Whether you’re making a my Favorite Dinner Rolls, Pumpkin Rolls or a batch of 30 Minute Rolls, this butter is the perfect compliment.

Whipped Pumpkin Honey Butter Recipe (1)

A Perfect Fall Topping

Have you ever made your own compound butter? At an event I went to earlier this year, I learned from a professional chef just how easy it is to whip some butter and add some flavor simply by mixing in fresh herbs and seasonings. Compound butters can be used on anything – brush them over your favorite meats, spread them on your favorite dinner bread… it’s a great way to kick up the flavor of a favorite recipe.

I’ve been experimenting with different compound butters the past several months and I was thrilled with how this one turned out!

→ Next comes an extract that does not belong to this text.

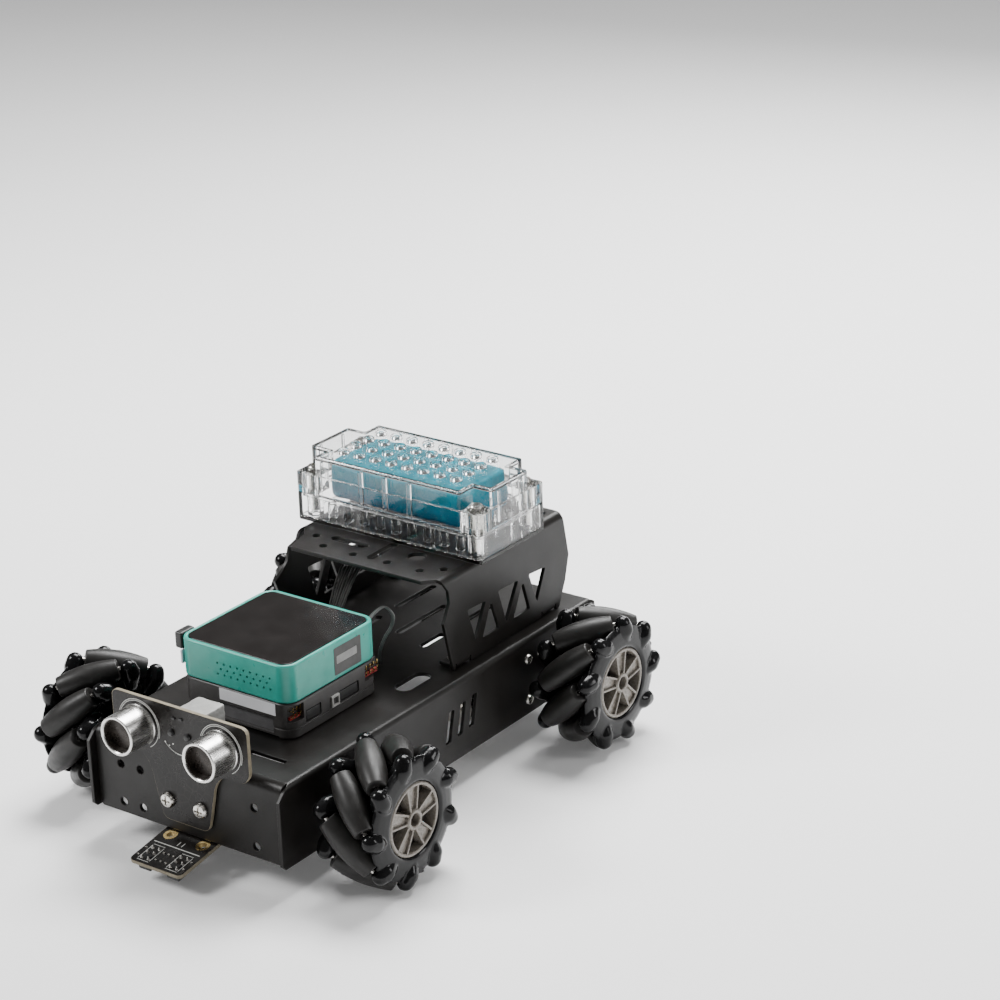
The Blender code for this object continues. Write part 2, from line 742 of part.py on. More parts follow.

This whipped pumpkin honey butter is delicious on hot rolls, muffins, waffles, pancakes, homemade bread, toast or any other favorite carb! Not only is it delicious, it’s also simple to make and perfect to prepare far in advance – which makes one less thing for you to whip up when you’re ready to eat!

How To Make Pumpkin Honey Butter

Whip It Real Good – Start by whipping the softened butter along with the cinnamon, pumpkin pie spice and 1 tablespoon of pumpkin puree. As you’re whipping everything together, gradually add the remaining pumpkin puree.

Add The Sweetness – Once the puree has been completely blended in, add the vanilla and honey and continue beating the mixture until it is thick and fluffy. This usually takes about 1-2 minutes.

Presentation – You can always place the butter in a serving container as is but I like to make it look pretty when I have people over. Place the butter into a piping bag and then pipe it into a glass jar to give it a beautiful ribbon look.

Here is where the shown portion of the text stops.